The Supreme Court is likely to rule against the unions and declare that the obligation to pay agency or fair-share fees is unconstitutional and invalid in public-sector employment. The Court heard an essentially identical challenge just two terms ago in the case of Friedrichs v. California Teachers Association (2016). The Court was primed to rule – almost certainly against the unions – but deadlocked in a 4-4 split decision after the death of Justice Antonin Scalia. As a result, agency-shop laws remained legal. Since then, however, President Trump appointed Justice Neil Gorsuch to replace Justice Scalia. This appointment will likely tip the balance on the Supreme Court against the ability of public sector unions to collect such fees, and instead allow non-union members to get a free ride and avoid any responsibility to contribute towards the cost incurred by the local in bargaining for and maintaining the rights and benefits enjoyed by all members of the bargaining unit.

If the Supreme Court rules against the unions, how will it impact your local?
If the Supreme Court rules as expected against the unions, the various state laws allowing for the collection of agency or fair-share fees ­– and the contract provisions implementing them – will be unconstitutional and invalid. It will be unlawful for unions to continue collecting agency fees and for employers to continue making payroll deductions of agency fees.

If the Supreme Court rules against the unions, how will it affect the International’s ability to collect agency fees?
This decision would not directly affect the IAFF itself because the International does not collect agency fees. Nevertheless, many U.S. locals throughout the IAFF do collect agency fees and will be directly impacted by the decision.

If the Supreme Court rules against the unions, how will it affect per capita and dues?
An adverse decision in Janus would not, however, invalidate or otherwise interfere with the obligation of union members to pay per capita dues, or the ability of IAFF affiliates to collect these amounts through payroll deductions.

What should all locals do to prepare for an adverse decision?

  • Review and make sure your local’s membership list is up to date. It's critical to maintain accurate and complete records. Affiliates are obligated to maintain an accurate membership list and to notify the IAFF Membership Department monthly of any changes in membership.
  • Review how members revoke membership and dues deduction authorizations. Although the Janus case is about agency fee payers, some members may re-evaluate their memberships and dues deduction authorizations. Treat these as organizing opportunities and explain the benefits of continued union membership. If a member elects to discontinue union membership, be sure the request is handled in accordance with your local’s constitution and by-laws, contracts and state law.
  • Consider drafting a joint communication with the employer. Employers, and especially employers that make payroll deductions of agency fees, may be planning to communicate directly with employees before or after an adverse decision. If your local has a good relationship with the employer, consider drafting a joint communication. This may prevent employers from inaccurately, or selectively, advising employees about their membership rights, or otherwise unlawfully discouraging membership in the local. Contacts with the employer should be documented in writing so there is a record of the union’s good faith actions.
  • Review state public records laws regarding employees’ privacy rights. Anti-union groups will reach out to public employees in an effort to persuade them to withdraw from their unions. Countering such efforts will be very important. For example, these groups may try to obtain employee information, such as names, addresses and phone numbers, by making public records requests to the employer. If this happens, notify your IAFF District Vice President and check with your local’s legal counsel to determine whether information of this sort is protected from disclosure. It is prudent to remind the employer of its legal obligations to protect personnel information. Ask that the employer inform your local of any demands for protected information. Depending on the particular circumstances, legal action may be appropriate to prevent unlawful disclosure to these groups that are seeking to undermine and interfere with the local and its membership.
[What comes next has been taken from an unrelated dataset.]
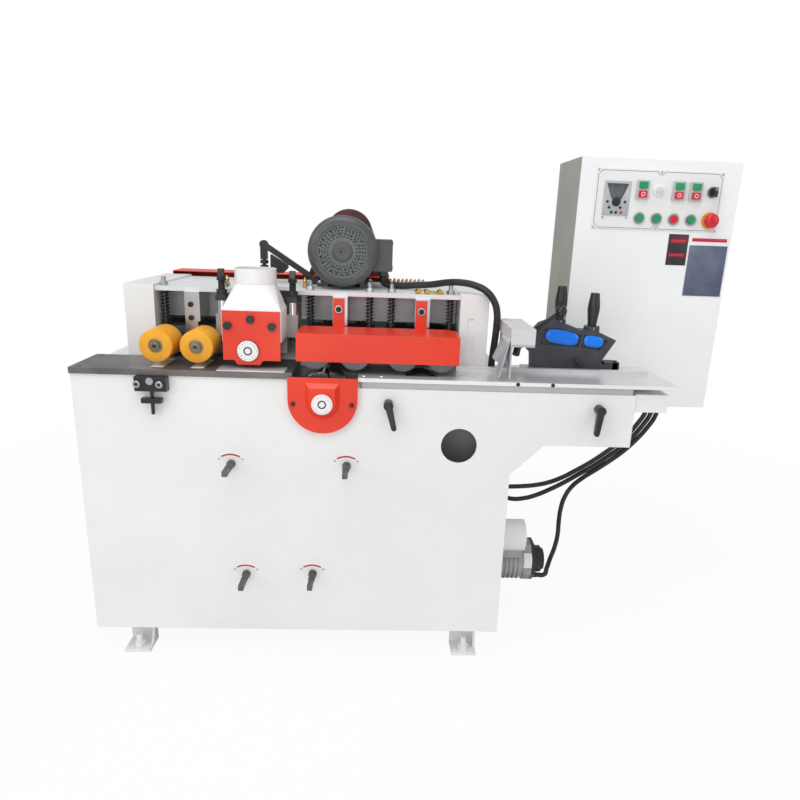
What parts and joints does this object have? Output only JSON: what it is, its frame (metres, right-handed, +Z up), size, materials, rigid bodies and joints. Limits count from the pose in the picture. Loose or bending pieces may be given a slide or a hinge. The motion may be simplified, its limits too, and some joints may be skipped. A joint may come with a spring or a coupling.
{
  "type": "dowel making machine",
  "caption": "Floor standing machine that feeds square stock between two profile cutters to make round rods, with sprung feed units and a control cabinet.",
  "frame": {"origin": "on the floor under the middle of the machine", "axes": "+X from outfeed to infeed, -Y is the operator side, +Z up"},
  "size_m": [1.6093, 0.63, 1.247],
  "materials": {
    "white": "satin",
    "light_grey": "satin",
    "cabinet_grey": "satin",
    "red": "gloss",
    "dark_table": "satin",
    "ground": "satin",
    "steel": "satin",
    "dark_steel": "satin",
    "chrome": "polished",
    "motor_grey": "satin",
    "black": "satin",
    "black_iron": "satin",
    "yellow": "satin",
    "galvanised": "satin",
    "charcoal": "satin",
    "green_plastic": "gloss",
    "red_plastic": "gloss",
    "cable": "matte",
    "spring": "satin"
  },
  "bodies": {
    "frame": {"base_cabinet": "white", "mounting_feet": "white", "outfeed_table": "dark_table", "head_frame": "white", "top_plate": "light_grey", "roller_guard": "red", "drive_covers": "red", "top_motor": "motor_grey", "tension_arm": "black_iron", "guide_posts": "chrome", "lower_cutter_cover": "red", "lower_housing": "dark_steel", "end_block": "black_iron", "feed_gearmotor": "motor_grey", "stock_deflector": "galvanised", "control_cabinet": "cabinet_grey", "motor_conduit": "cable", "cable_bundle": "cable", "outfeed_springs": "spring", "feed_springs_left": "spring", "feed_springs_right": "spring"},
    "infeed": {"infeed_table": "ground", "guide_stand": "charcoal"},
    "head": {"upper_head": "dark_steel", "dust_hood": "white", "cutter_cover": "red"},
    "outfeed_press": {"outfeed_unit": "dark_steel"},
    "feed_press_left": {"feed_unit_left": "dark_steel"},
    "feed_press_right": {"feed_unit_right": "dark_steel"},
    "grip_left": {"grip_left": "charcoal"},
    "grip_right": {"grip_right": "charcoal"},
    "ball_lever": {"ball_lever": "black"},
    "upper_cutter": {"upper_cutter": "steel"},
    "head_screw_left": {"head_screw_left": "steel"},
    "head_screw_right": {"head_screw_right": "steel"},
    "lower_cutter": {"lower_cutter": "steel"},
    "motor_rotor": {"motor_rotor": "steel"},
    "outfeed_roller_left": {"outfeed_roller_left": "yellow"},
    "outfeed_roller_right": {"outfeed_roller_right": "yellow"},
    "feed_wheel_1": {"feed_wheel_1": "dark_steel"},
    "feed_wheel_2": {"feed_wheel_2": "dark_steel"},
    "feed_wheel_3": {"feed_wheel_3": "dark_steel"},
    "feed_wheel_4": {"feed_wheel_4": "dark_steel"},
    "lower_feed_roller": {"lower_feed_roller": "dark_steel"},
    "adjuster_1": {"adjuster_1": "steel"},
    "adjuster_2": {"adjuster_2": "steel"},
    "adjuster_3": {"adjuster_3": "steel"},
    "adjuster_4": {"adjuster_4": "steel"},
    "clamp_lever_left": {"clamp_lever_left": "black_iron"},
    "clamp_lever_right": {"clamp_lever_right": "black_iron"},
    "cabinet_door": {"cabinet_door": "cabinet_grey"},
    "emergency_stop": {"emergency_stop": "red_plastic"},
    "selector_knob": {"selector_knob": "black"},
    "button_1": {"button_1": "green_plastic"},
    "button_2": {"button_2": "green_plastic"},
    "button_3": {"button_3": "red_plastic"},
    "button_4": {"button_4": "green_plastic"},
    "twin_caps_1": {"twin_caps_1": "green_plastic"},
    "twin_caps_2": {"twin_caps_2": "green_plastic"},
    "twin_caps_3": {"twin_caps_3": "green_plastic"}
  },
  "joints": [
    {"name": "infeed_height", "type": "slide", "parent": "frame", "child": "infeed", "axis": [0, 0, 1], "range_m": [-0.006, 0]},
    {"name": "outfeed_press_lift", "type": "slide", "parent": "frame", "child": "outfeed_press", "axis": [0, 0, 1], "range_m": [0, 0.01], "stiffness_N_per_m": 20000, "springref_m": -0.012, "deforming": ["outfeed_springs"]},
    {"name": "feed_press_left_lift", "type": "slide", "parent": "frame", "child": "feed_press_left", "axis": [0, 0, 1], "range_m": [0, 0.01], "stiffness_N_per_m": 20000, "springref_m": -0.012, "deforming": ["feed_springs_left"]},
    {"name": "feed_press_right_lift", "type": "slide", "parent": "frame", "child": "feed_press_right", "axis": [0, 0, 1], "range_m": [0, 0.01], "stiffness_N_per_m": 20000, "springref_m": -0.012, "deforming": ["feed_springs_right"]},
    {"name": "head_height", "type": "slide", "parent": "frame", "child": "head", "axis": [0, 0, 1], "range_m": [0, 0.02]},
    {"name": "head_screw_left_turn", "type": "hinge", "parent": "head", "child": "head_screw_left", "pos_m": [-0.49165, -0.124, 0.9], "axis": [0, 0, 1], "range_deg": [0, 1440]},
    {"name": "head_screw_right_turn", "type": "hinge", "parent": "head", "child": "head_screw_right", "pos_m": [-0.32665, -0.124, 0.9], "axis": [0, 0, 1], "range_deg": [0, 1440]},
    {"name": "motor_spin", "type": "hinge", "parent": "frame", "child": "motor_rotor", "pos_m": [-0.21665, 0.287, 0.996], "axis": [0, 1, 0], "continuous": true},
    {"name": "upper_cutter_spin", "type": "hinge", "parent": "head", "child": "upper_cutter", "pos_m": [-0.40565, -0.045, 0.8], "axis": [0, 1, 0], "continuous": true},
    {"name": "lower_cutter_spin", "type": "hinge", "parent": "frame", "child": "lower_cutter", "pos_m": [-0.24465, -0.045, 0.671], "axis": [0, 1, 0], "continuous": true},
    {"name": "feed_wheel_1_spin", "type": "hinge", "parent": "feed_press_left", "child": "feed_wheel_1", "pos_m": [-0.26565, -0.045, 0.774], "axis": [0, 1, 0], "continuous": true},
    {"name": "feed_wheel_2_spin", "type": "hinge", "parent": "feed_press_left", "child": "feed_wheel_2", "pos_m": [-0.17565, -0.045, 0.774], "axis": [0, 1, 0], "continuous": true},
    {"name": "feed_wheel_3_spin", "type": "hinge", "parent": "feed_press_right", "child": "feed_wheel_3", "pos_m": [-0.06565, -0.045, 0.774], "axis": [0, 1, 0], "continuous": true},
    {"name": "feed_wheel_4_spin", "type": "hinge", "parent": "feed_press_right", "child": "feed_wheel_4", "pos_m": [0.02435, -0.045, 0.774], "axis": [0, 1, 0], "continuous": true},
    {"name": "outfeed_roller_left_spin", "type": "hinge", "parent": "outfeed_press", "child": "outfeed_roller_left", "pos_m": [-0.61965, -0.045, 0.785], "axis": [0, 1, 0], "continuous": true},
    {"name": "outfeed_roller_right_spin", "type": "hinge", "parent": "outfeed_press", "child": "outfeed_roller_right", "pos_m": [-0.52965, -0.045, 0.785], "axis": [0, 1, 0], "continuous": true},
    {"name": "lower_feed_roller_spin", "type": "hinge", "parent": "frame", "child": "lower_feed_roller", "pos_m": [-0.02065, -0.086, 0.686], "axis": [0, 1, 0], "continuous": true},
    {"name": "adjuster_1_turn", "type": "hinge", "parent": "frame", "child": "adjuster_1", "pos_m": [-0.45665, -0.225, 0.517], "axis": [0, 1, 0], "continuous": true},
    {"name": "adjuster_2_turn", "type": "hinge", "parent": "frame", "child": "adjuster_2", "pos_m": [-0.18965, -0.225, 0.518], "axis": [0, 1, 0], "continuous": true},
    {"name": "adjuster_3_turn", "type": "hinge", "parent": "frame", "child": "adjuster_3", "pos_m": [-0.43065, -0.225, 0.231], "axis": [0, 1, 0], "continuous": true},
    {"name": "adjuster_4_turn", "type": "hinge", "parent": "frame", "child": "adjuster_4", "pos_m": [-0.26965, -0.225, 0.234], "axis": [0, 1, 0], "continuous": true},
    {"name": "clamp_lever_left_turn", "type": "hinge", "parent": "frame", "child": "clamp_lever_left", "pos_m": [-0.09565, -0.245, 0.671], "axis": [0, 1, 0], "range_deg": [-60, 60]},
    {"name": "clamp_lever_right_turn", "type": "hinge", "parent": "frame", "child": "clamp_lever_right", "pos_m": [0.39035, -0.245, 0.671], "axis": [0, 1, 0], "range_deg": [-60, 60]},
    {"name": "grip_left_turn", "type": "hinge", "parent": "infeed", "child": "grip_left", "pos_m": [0.32535, -0.071, 0.852], "axis": [0, 0, 1], "range_deg": [-90, 90]},
    {"name": "grip_right_turn", "type": "hinge", "parent": "infeed", "child": "grip_right", "pos_m": [0.40835, -0.071, 0.838], "axis": [0, 0, 1], "range_deg": [-90, 90]},
    {"name": "ball_lever_turn", "type": "hinge", "parent": "infeed", "child": "ball_lever", "pos_m": [0.22635, -0.083, 0.797], "axis": [1, 0, 0], "range_deg": [0, 60]},
    {"name": "cabinet_door_swing", "type": "hinge", "parent": "frame", "child": "cabinet_door", "pos_m": [0.80065, 0.2785, 0.9225], "axis": [0, 0, -1], "range_deg": [0, 110]},
    {"name": "button_1_press", "type": "slide", "parent": "frame", "child": "button_1", "axis": [0, 1, 0], "range_m": [0, 0.004], "stiffness_N_per_m": 600, "springref_m": -0.002},
    {"name": "button_2_press", "type": "slide", "parent": "frame", "child": "button_2", "axis": [0, 1, 0], "range_m": [0, 0.004], "stiffness_N_per_m": 600, "springref_m": -0.002},
    {"name": "button_3_press", "type": "slide", "parent": "frame", "child": "button_3", "axis": [0, 1, 0], "range_m": [0, 0.004], "stiffness_N_per_m": 600, "springref_m": -0.002},
    {"name": "button_4_press", "type": "slide", "parent": "frame", "child": "button_4", "axis": [0, 1, 0], "range_m": [0, 0.004], "stiffness_N_per_m": 600, "springref_m": -0.002},
    {"name": "twin_caps_1_press", "type": "slide", "parent": "frame", "child": "twin_caps_1", "axis": [0, 1, 0], "range_m": [0, 0.004], "stiffness_N_per_m": 600, "springref_m": -0.002},
    {"name": "twin_caps_2_press", "type": "slide", "parent": "frame", "child": "twin_caps_2", "axis": [0, 1, 0], "range_m": [0, 0.004], "stiffness_N_per_m": 600, "springref_m": -0.002},
    {"name": "twin_caps_3_press", "type": "slide", "parent": "frame", "child": "twin_caps_3", "axis": [0, 1, 0], "range_m": [0, 0.004], "stiffness_N_per_m": 600, "springref_m": -0.002},
    {"name": "emergency_stop_press", "type": "slide", "parent": "frame", "child": "emergency_stop", "axis": [0, 1, 0], "range_m": [0, 0.004], "stiffness_N_per_m": 900, "springref_m": -0.003},
    {"name": "selector_turn", "type": "hinge", "parent": "frame", "child": "selector_knob", "pos_m": [0.72635, 0.055, 1.173], "axis": [0, 1, 0], "range_deg": [-45, 45]}
  ],
  "couplings": [
    {"joint": "head_screw_left_turn", "follows": "head_height", "rad_per_m": 1256.6},
    {"joint": "head_screw_right_turn", "follows": "head_height", "rad_per_m": 1256.6},
    {"joint": "upper_cutter_spin", "follows": "motor_spin", "ratio": 1.3333},
    {"joint": "feed_wheel_2_spin", "follows": "feed_wheel_1_spin", "ratio": 1},
    {"joint": "feed_wheel_3_spin", "follows": "feed_wheel_1_spin", "ratio": 1},
    {"joint": "feed_wheel_4_spin", "follows": "feed_wheel_1_spin", "ratio": 1},
    {"joint": "outfeed_roller_left_spin", "follows": "feed_wheel_1_spin", "ratio": 0.97297},
    {"joint": "outfeed_roller_right_spin", "follows": "feed_wheel_1_spin", "ratio": 0.97297},
    {"joint": "lower_feed_roller_spin", "follows": "feed_wheel_1_spin", "ratio": -0.8}
  ]
}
For a local that collects agency fees, what should it do to prepare for an adverse decision?

  • Review and update a separate list of persons (by bargaining unit) who are paying agency fees. It may be necessary to promptly set aside agency fees collected after the date of the ruling and place those fees in a separate, interest-bearing account for the purpose of refunding such fees. Maintaining accurate and complete records is essential.
  • If your local receives agency fees through payroll deductions, prepare a letter to the employer. Request immediately that the employer cease deducting and remitting agency fees from non-members, and refund any fees already deducted but not yet remitted to the local. It will likely be unlawful for employers to deduct, and unions to collect, agency fees.
  • Segregate any agency fees through payroll deductions in a separate, interest-bearing account for repayment to the affected individuals. If your local receives agency fees through payroll deductions, you may not be able to immediately stop deducting and remitting agency fees, causing lag time between when the employer deducts fees and when it remits them to the local. Be prepared to refund these amounts, with interest, as soon as possible, and to document the refunds with accurate records.
  • If agency fees are received directly from employees, prepare to refund them as soon as possible. Be sure to document the refunds.
  • Respond to calls from agency fee payers about stopping or refunding their fees. Be ready to explain to callers the steps your local is taking to comply with the Supreme Court’s decision while also asking them to consider becoming members of the local and the IAFF. In some states, it is not unlawful for a person to tape a phone call without informing the other party on the call. With this in mind, be sure your responses to questions are accurate and cordial about the steps the local is taking to comply with the Supreme Court decision. Keep a record of these calls.
  • Consult with your local's attorney about all steps you are considering.

If a local does not collect agency fees, but has an agency-shop arrangement with the employer, what should it do to prepare for an adverse decision?

  • Consult with your local counsel about whether any changes to the collective bargaining agreement or related procedures are necessary. Some affiliates have agency-shop arrangements in their collective bargaining agreements, but do not currently collect agency fees.

Note: This Question & Answer document has been prepared for general guidance and consideration by IAFF affiliates. Because circumstances and procedures will vary among different affiliates, it is important for locals to consult with their local attorneys with respect to the specific steps that should be taken to be in a position to properly respond to an adverse decision issued in the Janus case.